La ciudad se iluminó por la noche y se organizó una policía de
orden, que no era como la de ahora porque sí que castigaba las
prácticas prohibidas que veía.
También el rey le declaró la guerra a otras cosas que, con los ojos
de hoy en día, tal vez no molen tanto; me refiero al ocio. Hay que
tener en cuenta, sin embargo, que, si bien Carlos era poco propenso a
las expansiones populares por su natural austero (él, como era
feliz, era persiguiendo ciervos), las disposiciones tomadas en aquel
Madrid en aquellas fiestas populares, sobre todo las verbenas que se
celebraban en las vísperas de los grandes festivos de santos, se
enfrentaban a situaciones de enorme desorden. El Madrid de finales
del XVIII tenía una tasa de desempleo elevadísima, aunque sólo
fuera porque todo aquél que se encontraba cesante y que pensaba que
podía conseguir algún tipo de empleo público, se venía a la
ciudad a vegetar y a deambular mientras trataba de que alguien le
diese una coima.
El nivel de civilización de Madrid y, consiguientemente, de sus
fiestas, era muy bajo.
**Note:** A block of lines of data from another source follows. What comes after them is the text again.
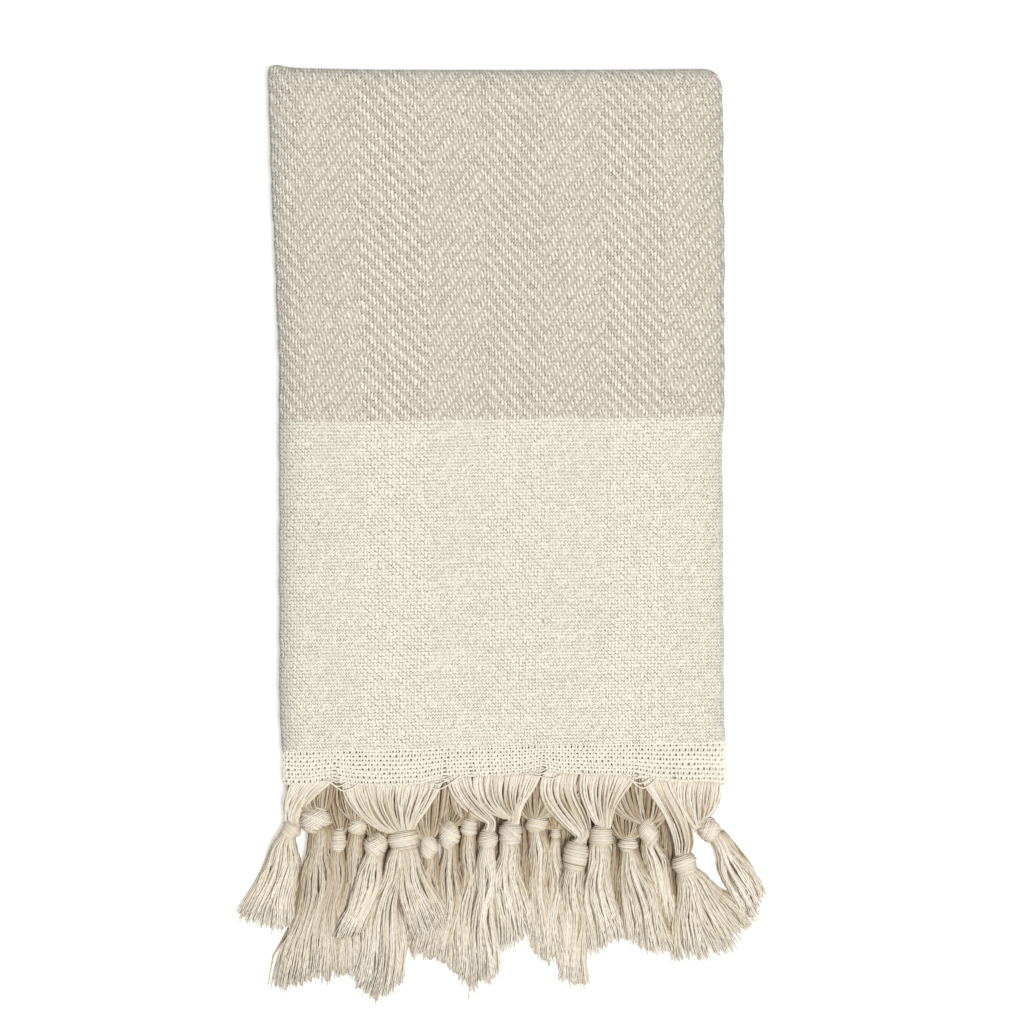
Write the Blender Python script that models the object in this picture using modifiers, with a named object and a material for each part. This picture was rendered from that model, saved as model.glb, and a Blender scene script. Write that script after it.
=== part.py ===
"""A cotton hammam towel, folded in four and lying face up, with its knotted fringe at the foot.

The towel is one woven length. Its two long sides are folded behind to meet near the middle, and it is
then folded in half across, so four layers lie on each other: the front panel, the two front flaps, the two
back flaps and the back panel. Both fringed ends come together at the foot. Each bundle of fringe is a fan of
warp threads, a knot and a skirt of locks.

X runs across the folded towel, Y up towards its top fold and Z up from the surface it lies on. The origin is
below the middle of the whole thing. Tables are in millimetres; what is built is in metres.
"""
import math
from collections import namedtuple

import bmesh
import bpy
import numpy as np
from mathutils import Matrix

MM = 0.001

# ---- driving dimensions, in millimetres ----
CLOTH_THICKNESS = 1.6
LAYER_PITCH = 2.0            # from one layer's middle to the next, so 0.4 is left between layers
LAYERS = 4
LEFT_FOLD_X = -123.0         # the folded towel's nominal box, before its edges are made uneven
RIGHT_FOLD_X = 121.0
TOP_FOLD_Y = 254.5
OPEN_END_Y = -136.0
FLAP_GAP = 4.0               # left between the two selvedges behind
PIECE_GAP = 0.35             # between the cloth's edge and the fringe, and between two locks
WEB_THICKNESS = 1.2          # a fan of threads
LOCK_WIDTH = 2.0             # a lock of the skirt at its widest
LOCK_ROOT_WIDTH = 1.15
SECOND_LEVEL = 2.45          # the underside of a skirt that lies over another
UPPER_ROW = 1.1              # the upper row's roots, over the knot's middle
LOWER_ROW = -0.9

# ---- shares of a bundle's own size ----
NECK_WIDTH = 0.5             # the fan's width where it enters the knot, of the knot's width
NECK_REACH = 0.22            # how far above the knot's middle it ends, of the knot's length
NECK_HEIGHT = 0.55           # the height at which it enters, of the knot's height
FAN_LEVEL = 0.6              # the fan stays at its layer's height over this much of its length
ROOT_SPREAD = 0.36           # the outer locks' roots from the knot's middle, of its width
ROOT_DEPTH = 0.2             # the roots below the knot's middle, of its length
PARTING = 0.08               # two skirts of one knot part this far from its middle, of its roots' spread
LEAVING = 0.3                # a lock heads the knot's way over about this much of its length
LOWER_DROP = (0.0, 0.25)     # where along a lock it comes down from the knot, in the lower row
UPPER_DROP = (0.3, 0.65)     # and in the upper row, once the locks have spread
WIDENING = 0.4               # a lock has its full width this far along
TAPER_FROM = 0.6
TIP_WIDTH = 0.75             # of the lock's own width

CLOTH_COLOUR = (0.72, 0.66, 0.55)
FRINGE_COLOUR = (0.74, 0.66, 0.53)
COTTON_ROUGHNESS = 0.9

# How the towel's outline strays from that box: the left and right edges by height, and the top edge and the
# open end by place across.
SideRow = namedtuple("SideRow", "y x")
EndRow = namedtuple("EndRow", "x y")
LEFT_EDGE = [
    SideRow(-139.0, -120.9), SideRow(-110.0, -121.9), SideRow(-92.0, -122.8), SideRow(95.0, -123.2),
    SideRow(139.0, -124.9), SideRow(161.0, -126.0), SideRow(183.0, -126.9), SideRow(210.0, -127.9),
    SideRow(238.0, -129.0), SideRow(250.0, -129.3), SideRow(256.0, -128.0),
]
RIGHT_EDGE = [
    SideRow(-139.0, 122.0), SideRow(-120.0, 121.4), SideRow(-85.0, 120.9), SideRow(10.0, 120.3),
    SideRow(43.0, 119.9), SideRow(65.0, 121.1), SideRow(160.0, 121.2), SideRow(183.0, 120.9),
    SideRow(238.0, 120.2), SideRow(247.0, 119.6), SideRow(252.0, 117.4), SideRow(254.5, 113.6),
]
TOP_EDGE = [
    EndRow(-129.0, 255.8), EndRow(-125.0, 257.0), EndRow(-119.0, 255.6), EndRow(-110.0, 254.9),
    EndRow(-70.0, 254.1), EndRow(0.0, 253.9), EndRow(60.0, 254.1), EndRow(108.0, 254.5), EndRow(121.0, 254.3),
]
OPEN_END = [
    EndRow(-121.0, -138.6), EndRow(-107.0, -139.0), EndRow(-93.8, -137.0), EndRow(-82.0, -139.6),
    EndRow(-45.0, -139.0), EndRow(-32.7, -135.9), EndRow(-20.0, -134.6), EndRow(10.0, -133.2),
    EndRow(20.6, -130.4), EndRow(32.0, -132.6), EndRow(60.0, -133.8), EndRow(72.9, -134.8),
    EndRow(84.0, -136.6), EndRow(110.0, -137.4), EndRow(122.0, -138.8),
]
TOP_REACH = 30.0             # how far down the cloth the top edge's unevenness is felt
OPEN_END_REACH = 70.0        # and how far up the open end's

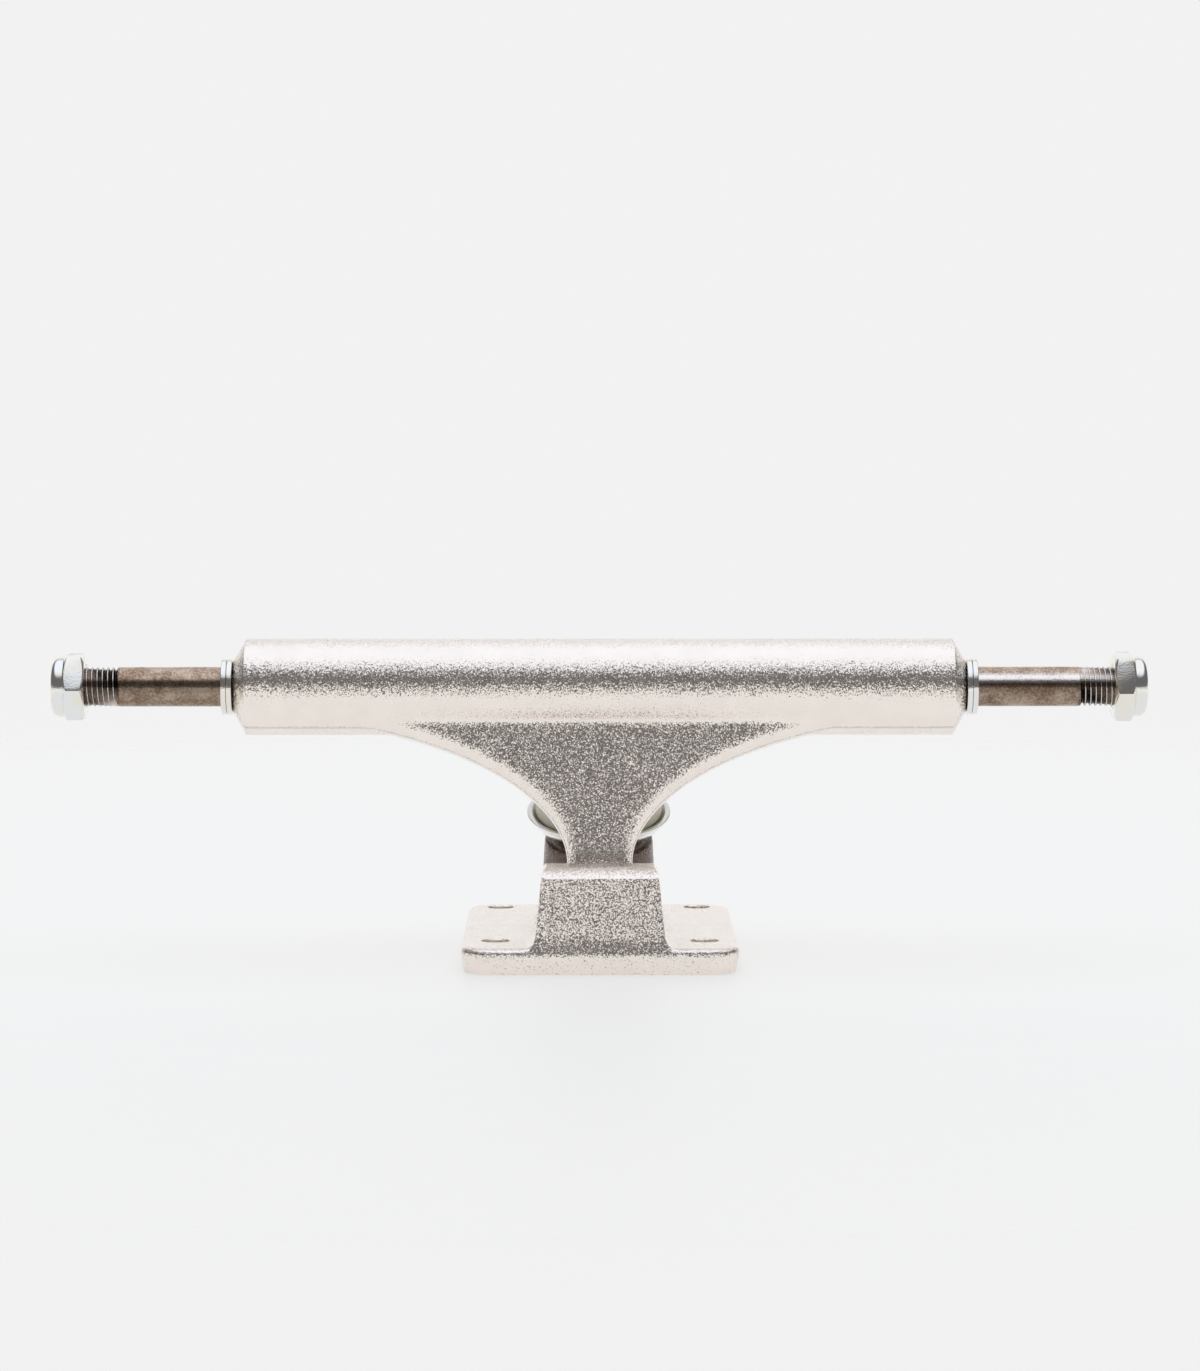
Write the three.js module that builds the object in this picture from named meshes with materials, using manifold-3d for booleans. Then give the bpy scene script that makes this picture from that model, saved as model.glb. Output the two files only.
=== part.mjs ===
// Skateboard truck: a cast hanger that carries the wheel axle, held on a cast baseplate by a kingpin
// with two bushings and by a pivot nose in a plastic cup. Millimetres, +Z up.
// The origin is the centre of the four mounting holes on the face that meets the deck. X runs along
// the axle, the pivot is on the -Y side and the kingpin on the +Y side.

import * as THREE from 'three';
import { mergeVertices } from 'three/addons/utils/BufferGeometryUtils.js';
import Module from 'manifold-3d';

const wasm = await Module();
wasm.setup();

// Gap between pieces that seat on each other, and how far a cutting shape runs past what it cuts
const seatGap = 0.3;
const cutOverrun = 4;

// Mounting holes in the baseplate
const holeSpacingX = 41.275;
const holeSpacingY = 53.975;
const holeDiameter = 5.4;

// Baseplate
const plateWidth = 55;
const plateAhead = 13;
const plateBehind = 6;
const plateThickness = 5.2;
const plateCornerRadius = 6;
const plateEdgeRound = 0.9;

// Pivot housing, the rounded box on the front of the baseplate
const housingTopWidth = 22.6;
const housingFootWidth = 25.6;
const housingHeight = 21.2;
const housingFrontLean = 1.2;
const housingFrontStep = 0.6;
const housingCornerRadius = 2.2;

// Pivot: where the nose of the hanger turns, and the plastic cup around it
const pivotAheadOfHoles = 1;
const pivotHeight = 11;
const noseRadius = 4.5;
const cupWall = 1.8;
const housingMouth = 6;
const cupLip = 0.8;
const armClearance = 0.5;

// Kingpin: a bolt that leans from the baseplate towards the pivot side
const kingpinLean = THREE.MathUtils.degToRad(17.7);
const kingpinFootY = 30.4;
const kingpinRadius = 4.76;
const kingpinHeadFlats = 14.3;
const kingpinHeadStart = 3.1;
const kingpinHeadHeight = 5.2;
const kingpinPocketFlats = 14.9;
const kingpinLength = 59.9;
const kingpinTipChamfer = 0.9;

// Kingpin boss of the baseplate
const bossFootRadius = 12.4;
const bossTopRadius = 11.3;
const bossHeight = 22;
const bossEdgeRound = 1;

// Bottom cup washer
const cupWasherSeatRadius = 9;
const cupWasherRadius = 15;
const cupWasherHeight = 5.2;
const cupWasherFloor = 1.8;
const cupWasherFloorRadius = 10.4;
const cupWasherMouthRadius = 13.95;
const cupWasherKneeRadius = 12.8;
const cupWasherKneeHeight = 2.3;
const cupWasherLip = 0.5;

// Bottom bushing
const bottomBushingHeight = 13.3;
const bottomBushingFootRadius = 10.3;
const bottomBushingRadius = 13.2;
const bottomBushingTopRadius = 12.4;
const bottomBushingFootHeight = 2.5;
const bottomBushingWaistHeight = 6.6;

// Hanger ring, which the bushings grip
const ringRadius = 14.6;
const ringThickness = 7.6;
const ringSeatDepth = 1;
const ringBoreRadius = 7.6;
const ringEdgeRound = 1.2;
const topWasherSwing = 2.3;

// Top bushing
const topBushingHeight = 8.9;
const topBushingFootRadius = 11.4;
const topBushingTopRadius = 9.9;

// Top cup washer
const topWasherRadius = 12;
const topWasherThickness = 1.2;
const topWasherCrownRadius = 10.9;
const topWasherRimDepth = 1.5;
const topWasherRimWidth = 1.2;

// Kingpin nut with its nylon ring
const kingpinNutFlats = 14.3;
const kingpinNutHexHeight = 5.2;
const kingpinNutCollarHeight = 1.8;
const kingpinNutCollarRadius = 6.9;
const kingpinNutInsertWall = 0.85;

// Axle, the line of the hanger barrel
const axleY = -11;
const axleHeight = 54.5;
const axleRadius = 3.97;
const axleLength = 211.8;
const threadLength = 9.5;
const threadDepth = 0.15;
const axleTipChamfer = 0.7;

// Hanger barrel
const barrelRadius = 9.7;
const barrelLength = 147.2;
const barrelConeLength = 2.7;
const barrelEndRadius = 5;

// Hanger web, the flat arm in front
const webTopHalfWidth = 58;
const webNeckHalfWidth = 6.25;
const webTopHeight = 48.4;
const webNeckHeight = 19.7;
const webBottomHeight = 12.5;
const webThickness = 10.4;
const webFrontTopY = -18.4;
const webLean = THREE.MathUtils.degToRad(9.6);
const webEdgeRound = 2.8;
const webNeckCurveShare = 0.345;
const webTopCurveShare = 0.72;
const webTopDropShare = 0.164;
const webRiseIntoBarrel = 6;

// Hanger yoke, which joins the web and the barrel to the ring behind them
const yokeTopHalfWidth = 24;
const yokeNeckHalfWidth = 6;
const yokeTopHeight = 50;
const yokeNeckHeight = 20;
const yokeBottomHeight = 9;
const yokeNeckCurveShare = 0.47;
const yokeTopCurveShare = 0.46;
const yokeRiseIntoBarrel = 4;
const yokeBackOfBarrel = 7.5;
const yokeLip = 0.9;

// Speed rings, the thin washers between the hanger and each wheel
const speedRingRadius = 5.65;
const speedRingThickness = 1.05;
const speedRingGap = 0.05;
const speedRingsPerSide = 2;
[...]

Una célebre cédula de 1785 prohíbe a los
participantes en verbenas populares cosas como “provocar e insultar
a otras personas con expresiones lascivas y obscenas o excederse en
cometer acciones indecentes y demostraciones impuras”. Por lo
tanto, el observador de la Historia que pretenda obtener de dicha
observación otra cosa que las ideas preconcebidas que ya traiga de
casa, y que por supuesto esté dispuesto a ver el pasado con los ojos
del pasado (si lo que hace es ver el pasado con los ojos del
presente, entonces lo que está haciendo no es estudiar Historia,
sino montarse una novela); el observador de la Historia, digo, debe
tomarse las muchas disposiciones que alumbró el rey Carlos contra la
danza, contra las chirimías y orquestillas callejeras, contra
determinados espectáculos del gusto de la gente, y por supuesto
contra el juego, en el contexto derivado de la catadura de las muchas
gentes que se solazaban con esas diversiones, y cómo solían acabar.
A veces, para acabar con la rabia no hay otra que matar al perro.